►

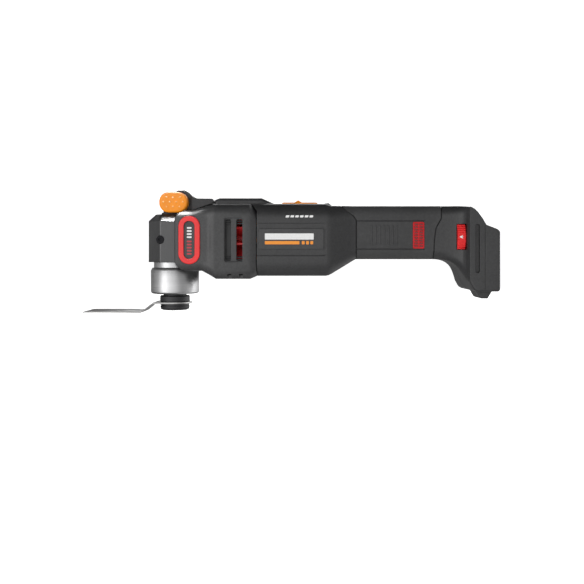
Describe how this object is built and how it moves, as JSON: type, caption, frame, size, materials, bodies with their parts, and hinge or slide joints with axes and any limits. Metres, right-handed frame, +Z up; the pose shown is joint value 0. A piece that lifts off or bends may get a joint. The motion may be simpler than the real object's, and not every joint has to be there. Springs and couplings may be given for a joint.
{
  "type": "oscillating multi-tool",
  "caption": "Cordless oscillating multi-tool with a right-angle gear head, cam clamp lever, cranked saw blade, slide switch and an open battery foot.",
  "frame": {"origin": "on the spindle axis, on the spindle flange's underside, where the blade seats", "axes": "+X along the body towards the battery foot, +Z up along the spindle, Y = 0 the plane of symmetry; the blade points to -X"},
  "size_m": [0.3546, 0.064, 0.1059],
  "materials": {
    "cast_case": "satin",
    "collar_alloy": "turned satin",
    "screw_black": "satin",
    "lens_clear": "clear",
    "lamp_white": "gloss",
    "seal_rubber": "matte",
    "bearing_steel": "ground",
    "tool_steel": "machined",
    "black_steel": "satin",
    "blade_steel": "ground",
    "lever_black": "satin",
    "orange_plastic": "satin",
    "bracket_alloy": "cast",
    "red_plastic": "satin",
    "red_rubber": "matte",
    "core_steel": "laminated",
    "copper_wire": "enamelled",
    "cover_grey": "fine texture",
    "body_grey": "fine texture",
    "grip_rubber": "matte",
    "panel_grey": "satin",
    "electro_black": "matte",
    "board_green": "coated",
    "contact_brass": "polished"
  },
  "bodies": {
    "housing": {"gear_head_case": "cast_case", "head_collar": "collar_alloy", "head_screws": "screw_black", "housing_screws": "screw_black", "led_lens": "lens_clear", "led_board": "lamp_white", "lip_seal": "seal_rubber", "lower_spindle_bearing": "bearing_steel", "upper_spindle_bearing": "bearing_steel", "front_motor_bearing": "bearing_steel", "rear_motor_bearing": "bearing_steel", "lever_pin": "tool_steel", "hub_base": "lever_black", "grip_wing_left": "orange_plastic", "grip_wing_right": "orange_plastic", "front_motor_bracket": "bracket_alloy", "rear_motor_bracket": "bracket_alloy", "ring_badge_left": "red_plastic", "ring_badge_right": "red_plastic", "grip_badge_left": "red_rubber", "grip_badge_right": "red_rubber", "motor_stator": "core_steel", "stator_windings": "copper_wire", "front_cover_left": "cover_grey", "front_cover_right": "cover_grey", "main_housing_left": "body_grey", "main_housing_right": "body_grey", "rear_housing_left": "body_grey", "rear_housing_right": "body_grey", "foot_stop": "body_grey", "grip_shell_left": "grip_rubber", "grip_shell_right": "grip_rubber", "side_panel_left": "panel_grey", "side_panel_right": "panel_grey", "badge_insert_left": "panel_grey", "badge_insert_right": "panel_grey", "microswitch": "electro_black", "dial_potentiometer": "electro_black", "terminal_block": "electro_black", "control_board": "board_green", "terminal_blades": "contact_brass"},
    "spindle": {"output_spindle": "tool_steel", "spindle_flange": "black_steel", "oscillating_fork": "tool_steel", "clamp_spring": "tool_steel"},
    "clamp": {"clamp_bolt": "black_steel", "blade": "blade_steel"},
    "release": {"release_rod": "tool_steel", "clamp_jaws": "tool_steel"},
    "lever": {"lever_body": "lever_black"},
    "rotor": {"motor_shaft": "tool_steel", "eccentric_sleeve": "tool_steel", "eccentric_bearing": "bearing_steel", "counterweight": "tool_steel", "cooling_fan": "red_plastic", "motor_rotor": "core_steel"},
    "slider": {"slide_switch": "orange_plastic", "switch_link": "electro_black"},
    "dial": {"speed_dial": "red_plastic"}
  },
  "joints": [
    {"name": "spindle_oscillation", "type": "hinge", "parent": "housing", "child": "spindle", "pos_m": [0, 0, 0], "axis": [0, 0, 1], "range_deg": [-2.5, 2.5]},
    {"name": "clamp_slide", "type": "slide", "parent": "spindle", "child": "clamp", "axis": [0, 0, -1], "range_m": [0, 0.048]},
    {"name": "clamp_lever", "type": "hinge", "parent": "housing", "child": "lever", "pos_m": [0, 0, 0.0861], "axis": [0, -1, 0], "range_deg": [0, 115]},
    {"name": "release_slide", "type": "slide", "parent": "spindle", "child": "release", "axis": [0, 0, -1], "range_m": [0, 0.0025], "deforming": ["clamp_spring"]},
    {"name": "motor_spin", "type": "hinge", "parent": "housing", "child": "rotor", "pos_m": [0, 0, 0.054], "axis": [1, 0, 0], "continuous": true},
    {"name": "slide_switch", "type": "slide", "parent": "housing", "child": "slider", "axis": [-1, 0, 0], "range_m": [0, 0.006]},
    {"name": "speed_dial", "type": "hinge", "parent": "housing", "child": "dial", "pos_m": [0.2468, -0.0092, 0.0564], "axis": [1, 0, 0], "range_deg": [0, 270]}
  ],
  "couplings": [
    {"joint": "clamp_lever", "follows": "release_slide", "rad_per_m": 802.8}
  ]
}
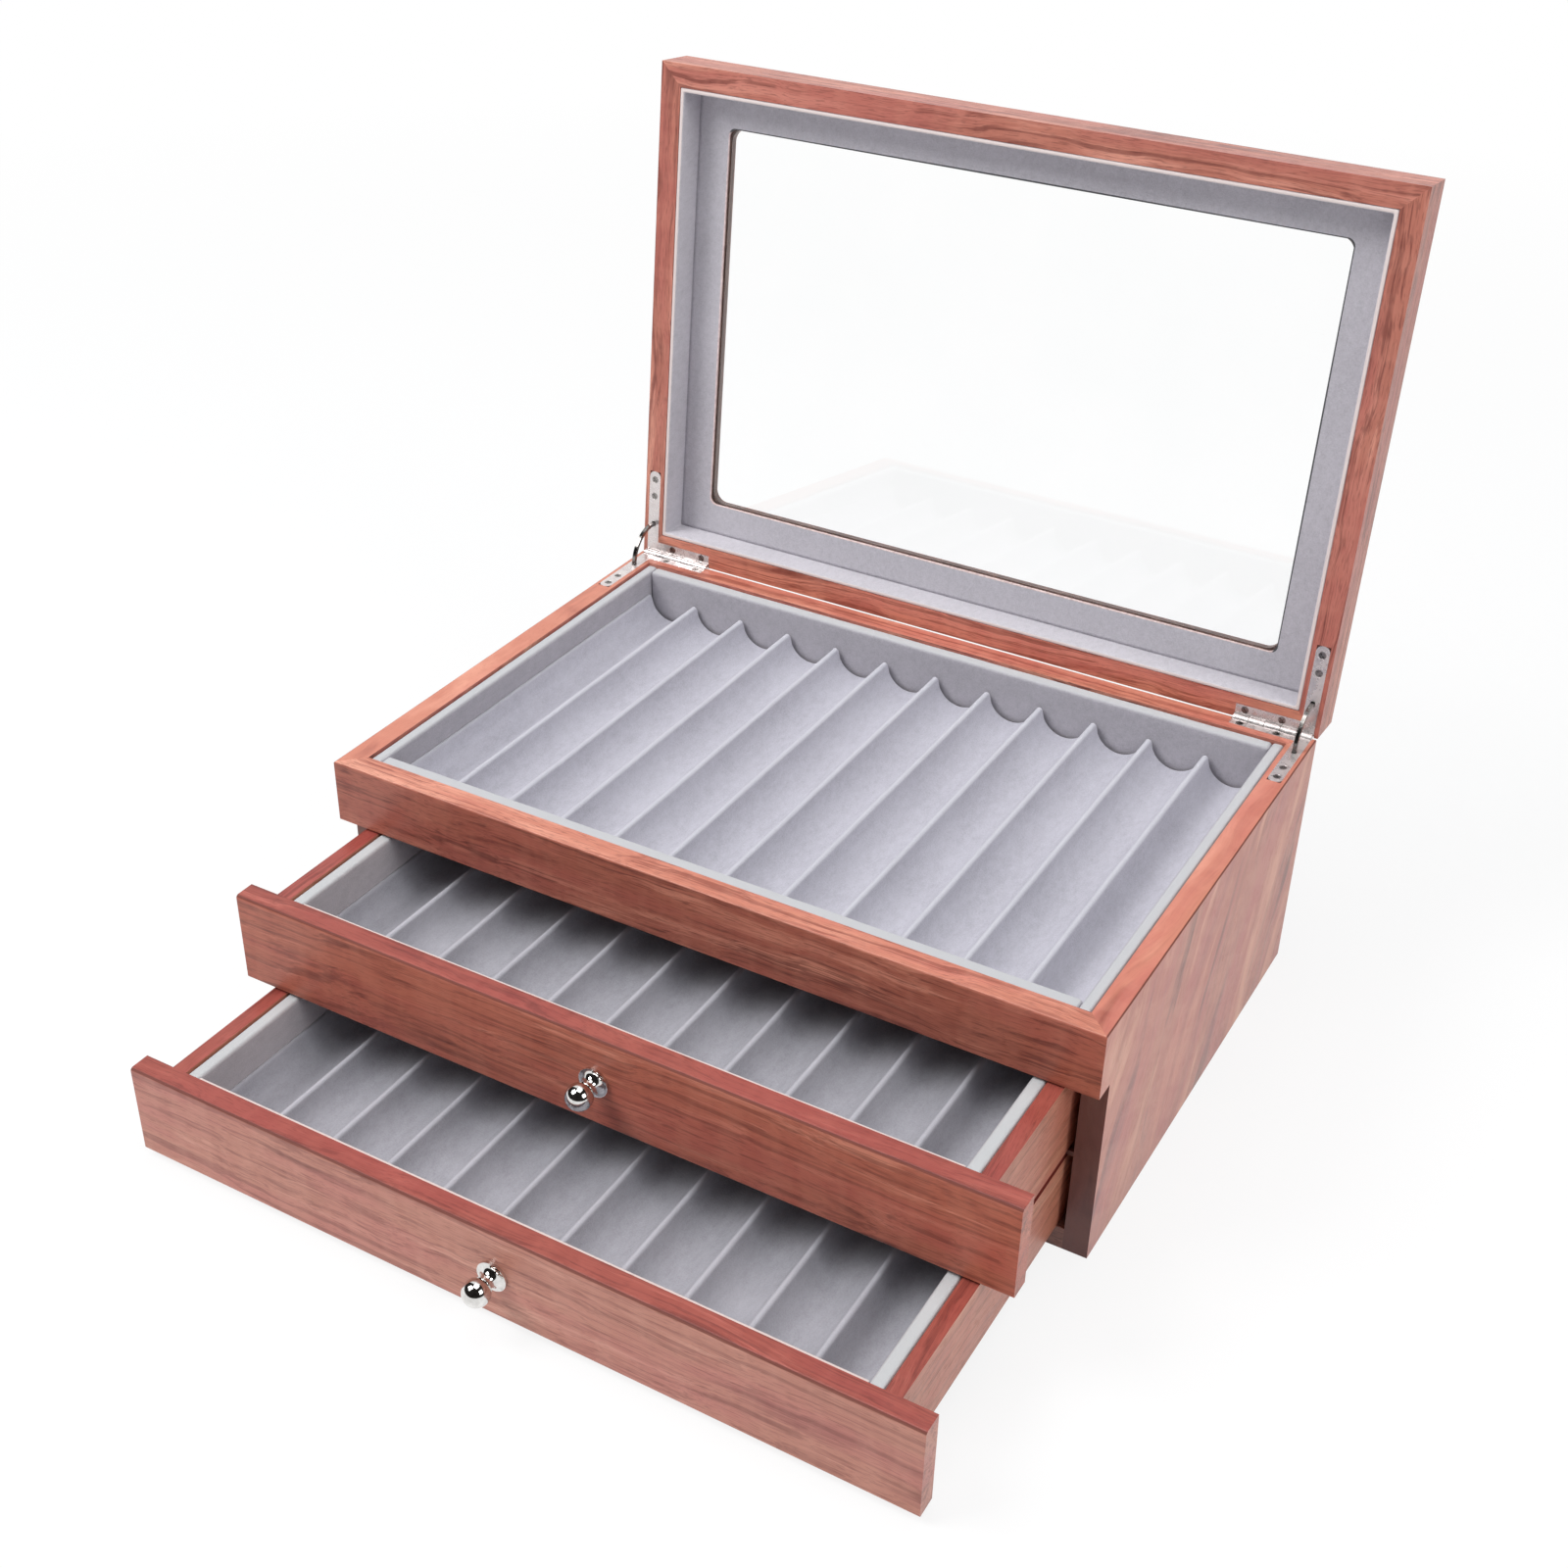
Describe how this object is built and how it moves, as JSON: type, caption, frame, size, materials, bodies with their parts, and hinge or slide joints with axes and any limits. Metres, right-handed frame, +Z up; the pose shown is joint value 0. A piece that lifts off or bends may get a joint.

◄

• What to do: Each entry above is to be quoted exactly.

• Full solution:
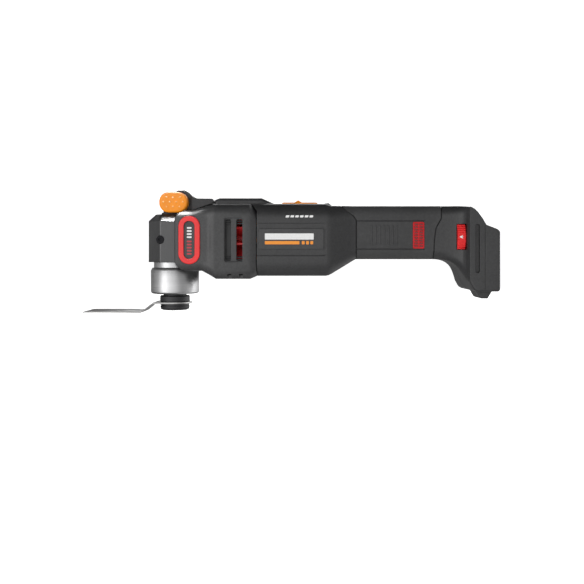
Describe how this object is built and how it moves, as JSON: type, caption, frame, size, materials, bodies with their parts, and hinge or slide joints with axes and any limits. Metres, right-handed frame, +Z up; the pose shown is joint value 0. A piece that lifts off or bends may get a joint. The motion may be simpler than the real object's, and not every joint has to be there. Springs and couplings may be given for a joint.
{
  "type": "oscillating multi-tool",
  "caption": "Cordless oscillating multi-tool with a right-angle gear head, cam clamp lever, cranked saw blade, slide switch and an open battery foot.",
  "frame": {"origin": "on the spindle axis, on the spindle flange's underside, where the blade seats", "axes": "+X along the body towards the battery foot, +Z up along the spindle, Y = 0 the plane of symmetry; the blade points to -X"},
  "size_m": [0.3546, 0.064, 0.1059],
  "materials": {
    "cast_case": "satin",
    "collar_alloy": "turned satin",
    "screw_black": "satin",
    "lens_clear": "clear",
    "lamp_white": "gloss",
    "seal_rubber": "matte",
    "bearing_steel": "ground",
    "tool_steel": "machined",
    "black_steel": "satin",
    "blade_steel": "ground",
    "lever_black": "satin",
    "orange_plastic": "satin",
    "bracket_alloy": "cast",
    "red_plastic": "satin",
    "red_rubber": "matte",
    "core_steel": "laminated",
    "copper_wire": "enamelled",
    "cover_grey": "fine texture",
    "body_grey": "fine texture",
    "grip_rubber": "matte",
    "panel_grey": "satin",
    "electro_black": "matte",
    "board_green": "coated",
    "contact_brass": "polished"
  },
  "bodies": {
    "housing": {"gear_head_case": "cast_case", "head_collar": "collar_alloy", "head_screws": "screw_black", "housing_screws": "screw_black", "led_lens": "lens_clear", "led_board": "lamp_white", "lip_seal": "seal_rubber", "lower_spindle_bearing": "bearing_steel", "upper_spindle_bearing": "bearing_steel", "front_motor_bearing": "bearing_steel", "rear_motor_bearing": "bearing_steel", "lever_pin": "tool_steel", "hub_base": "lever_black", "grip_wing_left": "orange_plastic", "grip_wing_right": "orange_plastic", "front_motor_bracket": "bracket_alloy", "rear_motor_bracket": "bracket_alloy", "ring_badge_left": "red_plastic", "ring_badge_right": "red_plastic", "grip_badge_left": "red_rubber", "grip_badge_right": "red_rubber", "motor_stator": "core_steel", "stator_windings": "copper_wire", "front_cover_left": "cover_grey", "front_cover_right": "cover_grey", "main_housing_left": "body_grey", "main_housing_right": "body_grey", "rear_housing_left": "body_grey", "rear_housing_right": "body_grey", "foot_stop": "body_grey", "grip_shell_left": "grip_rubber", "grip_shell_right": "grip_rubber", "side_panel_left": "panel_grey", "side_panel_right": "panel_grey", "badge_insert_left": "panel_grey", "badge_insert_right": "panel_grey", "microswitch": "electro_black", "dial_potentiometer": "electro_black", "terminal_block": "electro_black", "control_board": "board_green", "terminal_blades": "contact_brass"},
    "spindle": {"output_spindle": "tool_steel", "spindle_flange": "black_steel", "oscillating_fork": "tool_steel", "clamp_spring": "tool_steel"},
    "clamp": {"clamp_bolt": "black_steel", "blade": "blade_steel"},
    "release": {"release_rod": "tool_steel", "clamp_jaws": "tool_steel"},
    "lever": {"lever_body": "lever_black"},
    "rotor": {"motor_shaft": "tool_steel", "eccentric_sleeve": "tool_steel", "eccentric_bearing": "bearing_steel", "counterweight": "tool_steel", "cooling_fan": "red_plastic", "motor_rotor": "core_steel"},
    "slider": {"slide_switch": "orange_plastic", "switch_link": "electro_black"},
    "dial": {"speed_dial": "red_plastic"}
  },
  "joints": [
    {"name": "spindle_oscillation", "type": "hinge", "parent": "housing", "child": "spindle", "pos_m": [0, 0, 0], "axis": [0, 0, 1], "range_deg": [-2.5, 2.5]},
    {"name": "clamp_slide", "type": "slide", "parent": "spindle", "child": "clamp", "axis": [0, 0, -1], "range_m": [0, 0.048]},
    {"name": "clamp_lever", "type": "hinge", "parent": "housing", "child": "lever", "pos_m": [0, 0, 0.0861], "axis": [0, -1, 0], "range_deg": [0, 115]},
    {"name": "release_slide", "type": "slide", "parent": "spindle", "child": "release", "axis": [0, 0, -1], "range_m": [0, 0.0025], "deforming": ["clamp_spring"]},
    {"name": "motor_spin", "type": "hinge", "parent": "housing", "child": "rotor", "pos_m": [0, 0, 0.054], "axis": [1, 0, 0], "continuous": true},
    {"name": "slide_switch", "type": "slide", "parent": "housing", "child": "slider", "axis": [-1, 0, 0], "range_m": [0, 0.006]},
    {"name": "speed_dial", "type": "hinge", "parent": "housing", "child": "dial", "pos_m": [0.2468, -0.0092, 0.0564], "axis": [1, 0, 0], "range_deg": [0, 270]}
  ],
  "couplings": [
    {"joint": "clamp_lever", "follows": "release_slide", "rad_per_m": 802.8}
  ]
}
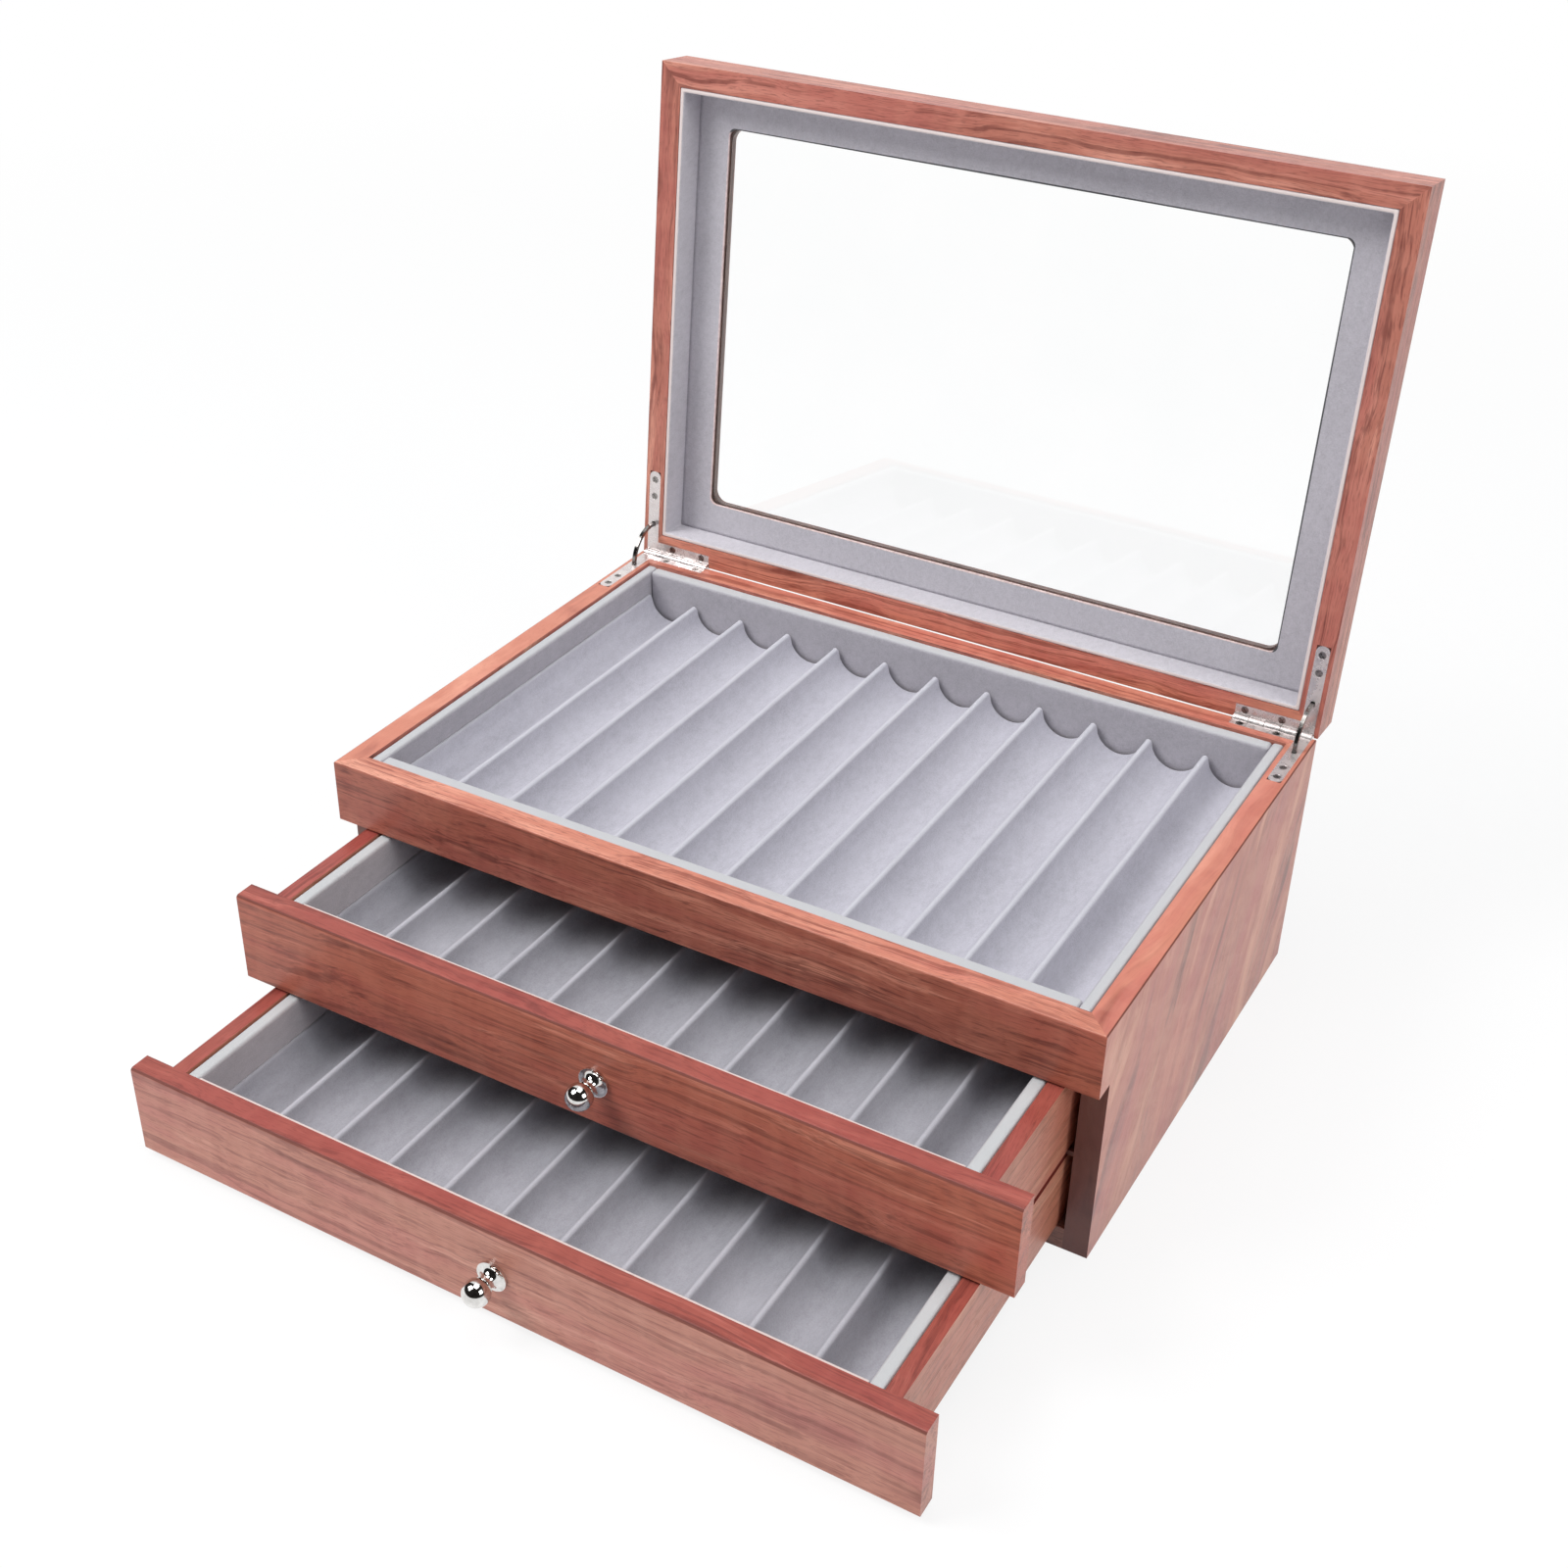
Describe how this object is built and how it moves, as JSON: type, caption, frame, size, materials, bodies with their parts, and hinge or slide joints with axes and any limits. Metres, right-handed frame, +Z up; the pose shown is joint value 0. A piece that lifts off or bends may get a joint.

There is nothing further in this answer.